• _Aim_
Output the full material exactly as it appears here.
>> begin Raw data
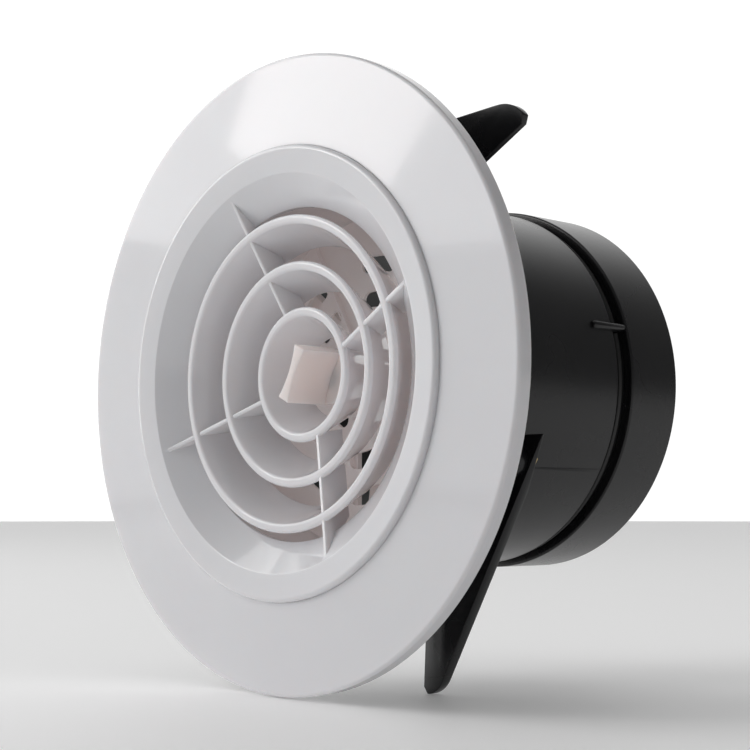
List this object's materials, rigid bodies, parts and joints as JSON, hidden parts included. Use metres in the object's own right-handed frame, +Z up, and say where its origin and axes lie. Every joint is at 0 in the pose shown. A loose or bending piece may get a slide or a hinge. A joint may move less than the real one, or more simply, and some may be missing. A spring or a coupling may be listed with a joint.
{
  "type": "adjustable round air vent",
  "caption": "Round extract vent with a white flanged face, conical louvre grille, fan-leaf damper on a central knob, black duct spigot and swing-out clamp wings.",
  "frame": {"origin": "on the duct axis, in the plane where the rim of the face meets the panel", "axes": "+Y along the duct into the void, -Y towards the room, +Z up"},
  "size_m": [0.16, 0.1005, 0.1604],
  "materials": {
    "white_abs": "glossy white moulded ABS",
    "inner_white": "semi-gloss off-white moulded ABS",
    "knob_nylon": "creamy translucent nylon",
    "black_abs": "semi-gloss black moulded ABS",
    "seal_rubber": "soft black rubber",
    "foam": "closed-cell grey foam",
    "bright_steel": "zinc-plated steel",
    "brass_nut": "turned brass"
  },
  "bodies": {
    "housing": {"face": "white_abs", "gasket": "foam", "grille": "white_abs", "duct_body": "black_abs", "rear_collar": "black_abs", "seal_ring": "seal_rubber", "damper_frame": "inner_white", "fixed_leaf": "inner_white", "face_screws": "bright_steel"},
    "damper_drive": {"knob": "knob_nylon", "spindle": "bright_steel", "spindle_washer": "bright_steel", "spindle_clip": "bright_steel", "leaf_6": "inner_white"},
    "leaf_1": {"leaf_1": "inner_white"},
    "leaf_2": {"leaf_2": "inner_white"},
    "leaf_3": {"leaf_3": "inner_white"},
    "leaf_4": {"leaf_4": "inner_white"},
    "leaf_5": {"leaf_5": "inner_white"},
    "clamp_screw_1": {"clamp_screw_1": "bright_steel", "screw_clip_1": "bright_steel"},
    "clamp_nut_1": {"clamp_nut_1": "brass_nut"},
    "wing_1": {"wing_1": "black_abs"},
    "clamp_screw_2": {"clamp_screw_2": "bright_steel", "screw_clip_2": "bright_steel"},
    "clamp_nut_2": {"clamp_nut_2": "brass_nut"},
    "wing_2": {"wing_2": "black_abs"},
    "clamp_screw_3": {"clamp_screw_3": "bright_steel", "screw_clip_3": "bright_steel"},
    "clamp_nut_3": {"clamp_nut_3": "brass_nut"},
    "wing_3": {"wing_3": "black_abs"}
  },
  "joints": [
    {"name": "knob_turn", "type": "hinge", "parent": "housing", "child": "damper_drive", "pos_m": [0, 0, 0], "axis": [0, 1, 0], "range_deg": [-276, 18]},
    {"name": "leaf_1_turn", "type": "hinge", "parent": "housing", "child": "leaf_1", "pos_m": [0, 0, 0], "axis": [0, 1, 0], "range_deg": [-46.5, 3.5]},
    {"name": "leaf_2_turn", "type": "hinge", "parent": "housing", "child": "leaf_2", "pos_m": [0, 0, 0], "axis": [0, 1, 0], "range_deg": [-93, 7]},
    {"name": "leaf_3_turn", "type": "hinge", "parent": "housing", "child": "leaf_3", "pos_m": [0, 0, 0], "axis": [0, 1, 0], "range_deg": [-139.5, 10.5]},
    {"name": "leaf_4_turn", "type": "hinge", "parent": "housing", "child": "leaf_4", "pos_m": [0, 0, 0], "axis": [0, 1, 0], "range_deg": [-186, 14]},
    {"name": "leaf_5_turn", "type": "hinge", "parent": "housing", "child": "leaf_5", "pos_m": [0, 0, 0], "axis": [0, 1, 0], "range_deg": [-232.5, 17.5]},
    {"name": "clamp_nut_1_travel", "type": "slide", "parent": "housing", "child": "clamp_nut_1", "axis": [0, 1, 0], "range_m": [-0.022, 0]},
    {"name": "clamp_screw_1_turn", "type": "hinge", "parent": "housing", "child": "clamp_screw_1", "pos_m": [0.04933, 0, -0.02196], "axis": [0, 1, 0], "range_deg": [-10, 3970]},
    {"name": "wing_1_swing", "type": "hinge", "parent": "clamp_nut_1", "child": "wing_1", "pos_m": [0.04933, 0, -0.02196], "axis": [0, 1, 0], "range_deg": [-2.3, 20]},
    {"name": "clamp_nut_2_travel", "type": "slide", "parent": "housing", "child": "clamp_nut_2", "axis": [0, 1, 0], "range_m": [-0.0134, 0.0086]},
    {"name": "clamp_screw_2_turn", "type": "hinge", "parent": "housing", "child": "clamp_screw_2", "pos_m": [-0.00564, 0, 0.0537], "axis": [0, 1, 0], "range_deg": [-1558, 2422]},
    {"name": "wing_2_swing", "type": "hinge", "parent": "clamp_nut_2", "child": "wing_2", "pos_m": [-0.00564, 0, 0.0537], "axis": [0, 1, 0], "range_deg": [0, 22.3]},
    {"name": "clamp_nut_3_travel", "type": "slide", "parent": "housing", "child": "clamp_nut_3", "axis": [0, 1, 0], "range_m": [-0.022, 0]},
    {"name": "clamp_screw_3_turn", "type": "hinge", "parent": "housing", "child": "clamp_screw_3", "pos_m": [-0.04369, 0, -0.03174], "axis": [0, 1, 0], "range_deg": [-10, 3970]},
    {"name": "wing_3_swing", "type": "hinge", "parent": "clamp_nut_3", "child": "wing_3", "pos_m": [-0.04369, 0, -0.03174], "axis": [0, 1, 0], "range_deg": [-2.3, 20]}
  ],
  "couplings": [
    {"joint": "leaf_1_turn", "follows": "knob_turn", "ratio": 0.16667},
    {"joint": "leaf_2_turn", "follows": "knob_turn", "ratio": 0.33333},
    {"joint": "leaf_3_turn", "follows": "knob_turn", "ratio": 0.5},
    {"joint": "leaf_4_turn", "follows": "knob_turn", "ratio": 0.66667},
    {"joint": "leaf_5_turn", "follows": "knob_turn", "ratio": 0.83333},
    {"joint": "clamp_screw_1_turn", "follows": "clamp_nut_1_travel", "rad_per_m": -3141.6},
    {"joint": "clamp_screw_2_turn", "follows": "clamp_nut_2_travel", "rad_per_m": -3141.6},
    {"joint": "clamp_screw_3_turn", "follows": "clamp_nut_3_travel", "rad_per_m": -3141.6}
  ]
}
>> end Raw data
• _Solution_
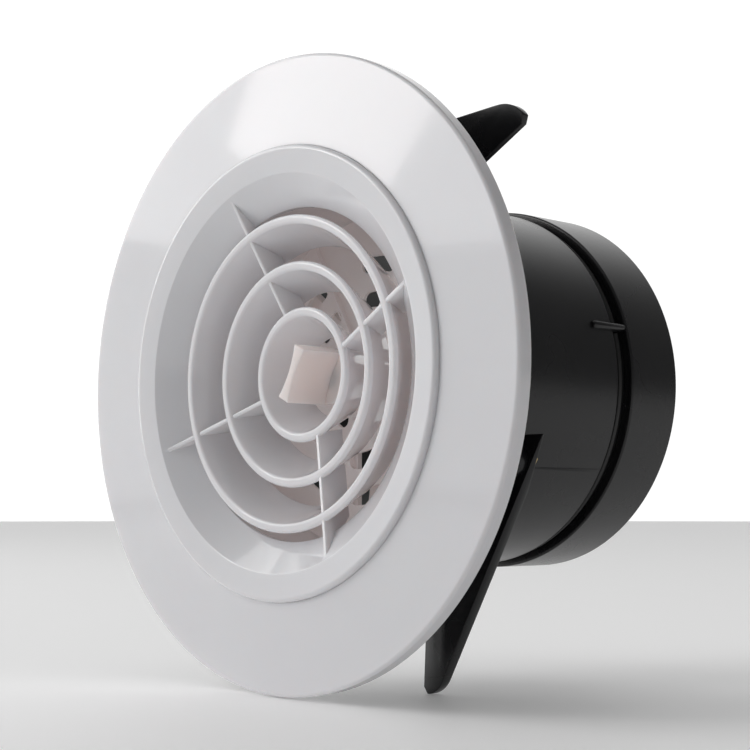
List this object's materials, rigid bodies, parts and joints as JSON, hidden parts included. Use metres in the object's own right-handed frame, +Z up, and say where its origin and axes lie. Every joint is at 0 in the pose shown. A loose or bending piece may get a slide or a hinge. A joint may move less than the real one, or more simply, and some may be missing. A spring or a coupling may be listed with a joint.
{
  "type": "adjustable round air vent",
  "caption": "Round extract vent with a white flanged face, conical louvre grille, fan-leaf damper on a central knob, black duct spigot and swing-out clamp wings.",
  "frame": {"origin": "on the duct axis, in the plane where the rim of the face meets the panel", "axes": "+Y along the duct into the void, -Y towards the room, +Z up"},
  "size_m": [0.16, 0.1005, 0.1604],
  "materials": {
    "white_abs": "glossy white moulded ABS",
    "inner_white": "semi-gloss off-white moulded ABS",
    "knob_nylon": "creamy translucent nylon",
    "black_abs": "semi-gloss black moulded ABS",
    "seal_rubber": "soft black rubber",
    "foam": "closed-cell grey foam",
    "bright_steel": "zinc-plated steel",
    "brass_nut": "turned brass"
  },
  "bodies": {
    "housing": {"face": "white_abs", "gasket": "foam", "grille": "white_abs", "duct_body": "black_abs", "rear_collar": "black_abs", "seal_ring": "seal_rubber", "damper_frame": "inner_white", "fixed_leaf": "inner_white", "face_screws": "bright_steel"},
    "damper_drive": {"knob": "knob_nylon", "spindle": "bright_steel", "spindle_washer": "bright_steel", "spindle_clip": "bright_steel", "leaf_6": "inner_white"},
    "leaf_1": {"leaf_1": "inner_white"},
    "leaf_2": {"leaf_2": "inner_white"},
    "leaf_3": {"leaf_3": "inner_white"},
    "leaf_4": {"leaf_4": "inner_white"},
    "leaf_5": {"leaf_5": "inner_white"},
    "clamp_screw_1": {"clamp_screw_1": "bright_steel", "screw_clip_1": "bright_steel"},
    "clamp_nut_1": {"clamp_nut_1": "brass_nut"},
    "wing_1": {"wing_1": "black_abs"},
    "clamp_screw_2": {"clamp_screw_2": "bright_steel", "screw_clip_2": "bright_steel"},
    "clamp_nut_2": {"clamp_nut_2": "brass_nut"},
    "wing_2": {"wing_2": "black_abs"},
    "clamp_screw_3": {"clamp_screw_3": "bright_steel", "screw_clip_3": "bright_steel"},
    "clamp_nut_3": {"clamp_nut_3": "brass_nut"},
    "wing_3": {"wing_3": "black_abs"}
  },
  "joints": [
    {"name": "knob_turn", "type": "hinge", "parent": "housing", "child": "damper_drive", "pos_m": [0, 0, 0], "axis": [0, 1, 0], "range_deg": [-276, 18]},
    {"name": "leaf_1_turn", "type": "hinge", "parent": "housing", "child": "leaf_1", "pos_m": [0, 0, 0], "axis": [0, 1, 0], "range_deg": [-46.5, 3.5]},
    {"name": "leaf_2_turn", "type": "hinge", "parent": "housing", "child": "leaf_2", "pos_m": [0, 0, 0], "axis": [0, 1, 0], "range_deg": [-93, 7]},
    {"name": "leaf_3_turn", "type": "hinge", "parent": "housing", "child": "leaf_3", "pos_m": [0, 0, 0], "axis": [0, 1, 0], "range_deg": [-139.5, 10.5]},
    {"name": "leaf_4_turn", "type": "hinge", "parent": "housing", "child": "leaf_4", "pos_m": [0, 0, 0], "axis": [0, 1, 0], "range_deg": [-186, 14]},
    {"name": "leaf_5_turn", "type": "hinge", "parent": "housing", "child": "leaf_5", "pos_m": [0, 0, 0], "axis": [0, 1, 0], "range_deg": [-232.5, 17.5]},
    {"name": "clamp_nut_1_travel", "type": "slide", "parent": "housing", "child": "clamp_nut_1", "axis": [0, 1, 0], "range_m": [-0.022, 0]},
    {"name": "clamp_screw_1_turn", "type": "hinge", "parent": "housing", "child": "clamp_screw_1", "pos_m": [0.04933, 0, -0.02196], "axis": [0, 1, 0], "range_deg": [-10, 3970]},
    {"name": "wing_1_swing", "type": "hinge", "parent": "clamp_nut_1", "child": "wing_1", "pos_m": [0.04933, 0, -0.02196], "axis": [0, 1, 0], "range_deg": [-2.3, 20]},
    {"name": "clamp_nut_2_travel", "type": "slide", "parent": "housing", "child": "clamp_nut_2", "axis": [0, 1, 0], "range_m": [-0.0134, 0.0086]},
    {"name": "clamp_screw_2_turn", "type": "hinge", "parent": "housing", "child": "clamp_screw_2", "pos_m": [-0.00564, 0, 0.0537], "axis": [0, 1, 0], "range_deg": [-1558, 2422]},
    {"name": "wing_2_swing", "type": "hinge", "parent": "clamp_nut_2", "child": "wing_2", "pos_m": [-0.00564, 0, 0.0537], "axis": [0, 1, 0], "range_deg": [0, 22.3]},
    {"name": "clamp_nut_3_travel", "type": "slide", "parent": "housing", "child": "clamp_nut_3", "axis": [0, 1, 0], "range_m": [-0.022, 0]},
    {"name": "clamp_screw_3_turn", "type": "hinge", "parent": "housing", "child": "clamp_screw_3", "pos_m": [-0.04369, 0, -0.03174], "axis": [0, 1, 0], "range_deg": [-10, 3970]},
    {"name": "wing_3_swing", "type": "hinge", "parent": "clamp_nut_3", "child": "wing_3", "pos_m": [-0.04369, 0, -0.03174], "axis": [0, 1, 0], "range_deg": [-2.3, 20]}
  ],
  "couplings": [
    {"joint": "leaf_1_turn", "follows": "knob_turn", "ratio": 0.16667},
    {"joint": "leaf_2_turn", "follows": "knob_turn", "ratio": 0.33333},
    {"joint": "leaf_3_turn", "follows": "knob_turn", "ratio": 0.5},
    {"joint": "leaf_4_turn", "follows": "knob_turn", "ratio": 0.66667},
    {"joint": "leaf_5_turn", "follows": "knob_turn", "ratio": 0.83333},
    {"joint": "clamp_screw_1_turn", "follows": "clamp_nut_1_travel", "rad_per_m": -3141.6},
    {"joint": "clamp_screw_2_turn", "follows": "clamp_nut_2_travel", "rad_per_m": -3141.6},
    {"joint": "clamp_screw_3_turn", "follows": "clamp_nut_3_travel", "rad_per_m": -3141.6}
  ]
}